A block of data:
## BEGIN

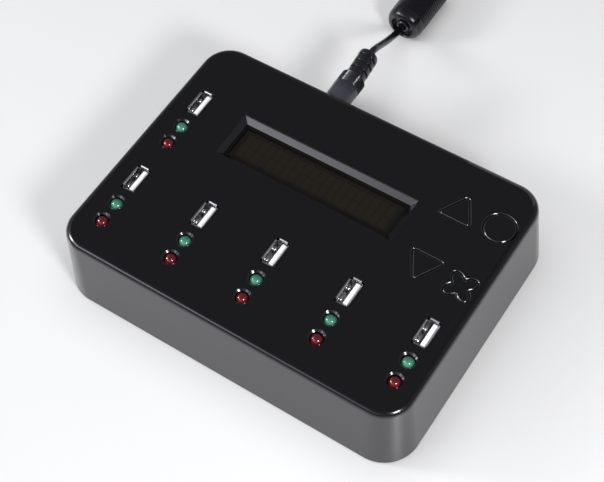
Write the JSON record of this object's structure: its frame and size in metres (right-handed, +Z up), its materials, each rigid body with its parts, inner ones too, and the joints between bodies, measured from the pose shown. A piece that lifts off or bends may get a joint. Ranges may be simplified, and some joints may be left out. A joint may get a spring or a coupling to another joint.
{
  "type": "usb flash drive duplicator",
  "caption": "Desktop copier for flash drives: a source socket, a row of copy sockets with status lamps, a display, travelling keys and a powered lead with its adapter.",
  "frame": {"origin": "on the table under the middle of the body, measured without the lead and what is on it", "axes": "+X along the row of copy sockets in the reading direction of the display, +Y away from the user towards the power plug, +Z up"},
  "size_m": [0.2444, 0.3087, 0.0373],
  "materials": {
    "shell": "black ABS, satin with a faint mould texture",
    "cover": "black ABS, matt",
    "foot": "black, matt",
    "screw": "zinc plated",
    "board": "glass fibre board with green solder resist",
    "chip": "moulded epoxy",
    "nickel": "nickel-plated sheet",
    "insulator": "white, smooth",
    "green_lamp": "tinted diffused resin, unlit",
    "red_lamp": "tinted diffused resin, unlit",
    "key": "black ABS, satin",
    "plunger": "off-white, smooth",
    "switch": "black, matt",
    "bezel": "black painted steel sheet",
    "display": "dark display face, switched off, smooth",
    "jack": "black nylon",
    "plug": "black soft PVC moulding",
    "ferrite": "black nylon case, satin",
    "lead": "black PVC jacket, satin",
    "adapter": "black, fine texture"
  },
  "bodies": {
    "housing": {"top_shell": "shell", "bottom_cover": "cover", "foot_1": "foot", "foot_2": "foot", "foot_3": "foot", "foot_4": "foot", "cover_screw_1": "screw", "cover_screw_2": "screw", "cover_screw_3": "screw", "cover_screw_4": "screw", "main_board": "board", "controller_chip": "chip", "usb_shell_source": "nickel", "usb_shell_copy_1": "nickel", "usb_shell_copy_2": "nickel", "usb_shell_copy_3": "nickel", "usb_shell_copy_4": "nickel", "usb_shell_copy_5": "nickel", "usb_tongue_source": "insulator", "usb_tongue_copy_1": "insulator", "usb_tongue_copy_2": "insulator", "usb_tongue_copy_3": "insulator", "usb_tongue_copy_4": "insulator", "usb_tongue_copy_5": "insulator", "green_lamp_source": "green_lamp", "green_lamp_copy_1": "green_lamp", "green_lamp_copy_2": "green_lamp", "green_lamp_copy_3": "green_lamp", "green_lamp_copy_4": "green_lamp", "green_lamp_copy_5": "green_lamp", "red_lamp_source": "red_lamp", "red_lamp_copy_1": "red_lamp", "red_lamp_copy_2": "red_lamp", "red_lamp_copy_3": "red_lamp", "red_lamp_copy_4": "red_lamp", "red_lamp_copy_5": "red_lamp", "up_switch": "switch", "down_switch": "switch", "round_switch": "switch", "cross_switch": "switch", "display_bezel": "bezel", "display_glass": "display", "display_backlight": "insulator", "display_board": "board", "display_header": "switch", "power_jack": "jack", "power_plug": "plug", "ferrite_core": "ferrite", "lead": "lead", "lead_coil": "lead", "lead_tail": "lead", "power_adapter": "adapter"},
    "up_key": {"up_key": "key", "up_plunger": "plunger"},
    "down_key": {"down_key": "key", "down_plunger": "plunger"},
    "round_key": {"round_key": "key", "round_plunger": "plunger"},
    "cross_key": {"cross_key": "key", "cross_plunger": "plunger"}
  },
  "joints": [
    {"name": "up_key_press", "type": "slide", "parent": "housing", "child": "up_key", "axis": [0, 0, -1], "range_m": [0, 0.0005], "stiffness_N_per_m": 900},
    {"name": "down_key_press", "type": "slide", "parent": "housing", "child": "down_key", "axis": [0, 0, -1], "range_m": [0, 0.0005], "stiffness_N_per_m": 900},
    {"name": "round_key_press", "type": "slide", "parent": "housing", "child": "round_key", "axis": [0, 0, -1], "range_m": [0, 0.0005], "stiffness_N_per_m": 900},
    {"name": "cross_key_press", "type": "slide", "parent": "housing", "child": "cross_key", "axis": [0, 0, -1], "range_m": [0, 0.0005], "stiffness_N_per_m": 900}
  ]
}
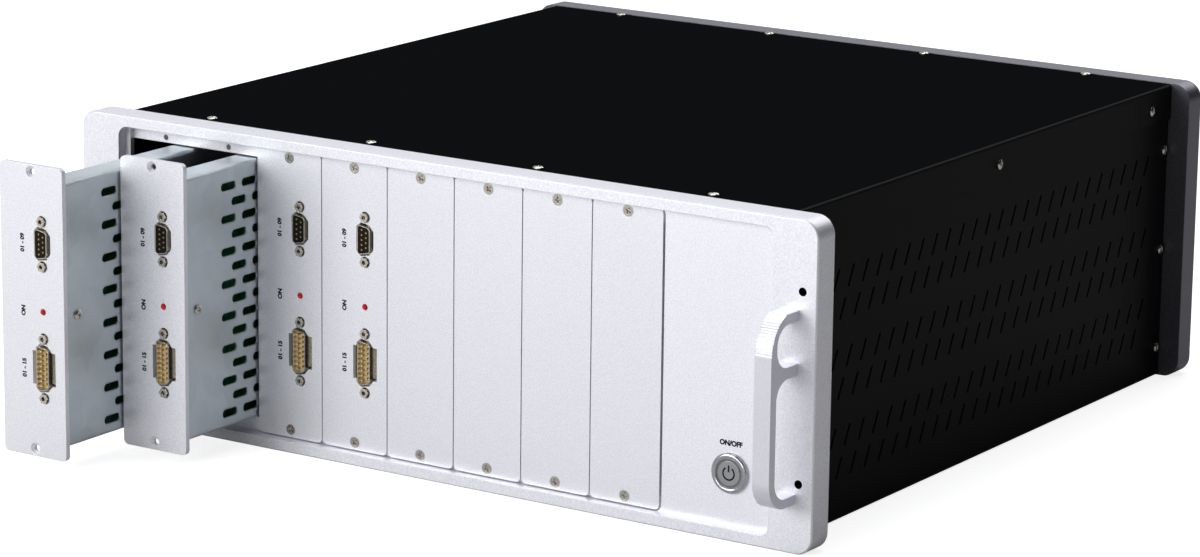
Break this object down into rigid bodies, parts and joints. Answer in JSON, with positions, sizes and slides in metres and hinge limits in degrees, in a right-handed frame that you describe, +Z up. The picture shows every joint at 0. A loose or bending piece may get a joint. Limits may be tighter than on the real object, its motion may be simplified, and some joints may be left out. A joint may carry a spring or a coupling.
{
  "type": "potentiostat",
  "caption": "Rack-width potentiostat: machined front panel with plug-in modules, blank plates, pull handles and power button on a folded black vented case.",
  "frame": {"origin": "centre of the underside, midway between the front and the rear panel face", "axes": "+X to the right seen from the front, +Y from the front panel to the rear panel, +Z up"},
  "size_m": [0.4826, 0.5765, 0.1785],
  "materials": {
    "anodised": "fine bead-blasted, natural anodised",
    "plate_anodised": "fine bead-blasted, natural anodised",
    "handle_metal": "satin anodised",
    "black_paint": "smooth black powder coat",
    "zinc_steel": "galvanised sheet",
    "board_green": "solder-masked glass-fibre board",
    "plated_shell": "nickel plated",
    "black_plastic": "moulded",
    "cream_plastic": "moulded",
    "guide_plastic": "moulded",
    "screw_steel": "nickel plated",
    "polished_steel": "polished stainless",
    "brass_post": "plated brass",
    "red_lens": "clear red moulding"
  },
  "bodies": {
    "chassis": {"backplane": "board_green", "blank_plate_5": "plate_anodised", "blank_plate_6": "plate_anodised", "blank_plate_7": "plate_anodised", "blank_plate_8": "plate_anodised", "data_port": "plated_shell", "fan_frame": "black_plastic", "fan_guard": "zinc_steel", "front_panel": "anodised", "ground_post": "brass_post", "handle_left": "handle_metal", "handle_right": "handle_metal", "lower_case": "black_paint", "lower_guides": "guide_plastic", "mains_inlet": "black_plastic", "module_3_board": "board_green", "module_3_core_15": "cream_plastic", "module_3_core_9": "black_plastic", "module_3_jackscrews": "screw_steel", "module_3_led": "red_lens", "module_3_plate": "plate_anodised", "module_3_shell_15": "plated_shell", "module_3_shell_9": "plated_shell", "module_3_shield": "zinc_steel", "module_4_board": "board_green", "module_4_core_15": "cream_plastic", "module_4_core_9": "black_plastic", "module_4_jackscrews": "screw_steel", "module_4_led": "red_lens", "module_4_plate": "plate_anodised", "module_4_shell_15": "plated_shell", "module_4_shell_9": "plated_shell", "module_4_shield": "zinc_steel", "pan_head_screws": "screw_steel", "plate_screws": "screw_steel", "power_supply": "zinc_steel", "rear_panel": "anodised", "switch_housing": "polished_steel", "top_cover": "black_paint", "upper_guides": "guide_plastic"},
    "module_1": {"module_1_plate": "plate_anodised", "module_1_shield": "zinc_steel", "module_1_board": "board_green", "module_1_shell_9": "plated_shell", "module_1_core_9": "black_plastic", "module_1_shell_15": "plated_shell", "module_1_core_15": "cream_plastic", "module_1_jackscrews": "screw_steel", "module_1_led": "red_lens"},
    "module_2": {"module_2_plate": "plate_anodised", "module_2_shield": "zinc_steel", "module_2_board": "board_green", "module_2_shell_9": "plated_shell", "module_2_core_9": "black_plastic", "module_2_shell_15": "plated_shell", "module_2_core_15": "cream_plastic", "module_2_jackscrews": "screw_steel", "module_2_led": "red_lens"},
    "button": {"switch_button": "polished_steel"},
    "fan": {"fan_rotor": "black_plastic"}
  },
  "joints": [
    {"name": "module_1_slide", "type": "slide", "parent": "chassis", "child": "module_1", "axis": [0, -1, 0], "range_m": [-0.112, 0.2]},
    {"name": "module_2_slide", "type": "slide", "parent": "chassis", "child": "module_2", "axis": [0, -1, 0], "range_m": [-0.064, 0.248]},
    {"name": "power_button", "type": "slide", "parent": "chassis", "child": "button", "axis": [0, 1, 0], "range_m": [0, 0.002], "stiffness_N_per_m": 800},
    {"name": "fan_spin", "type": "hinge", "parent": "chassis", "child": "fan", "pos_m": [-0.13, 0.2115, 0.0885], "axis": [0, 1, 0], "continuous": true}
  ]
}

## END

What is the number of lines in these records that contain "parts"? Reply with the number only.

2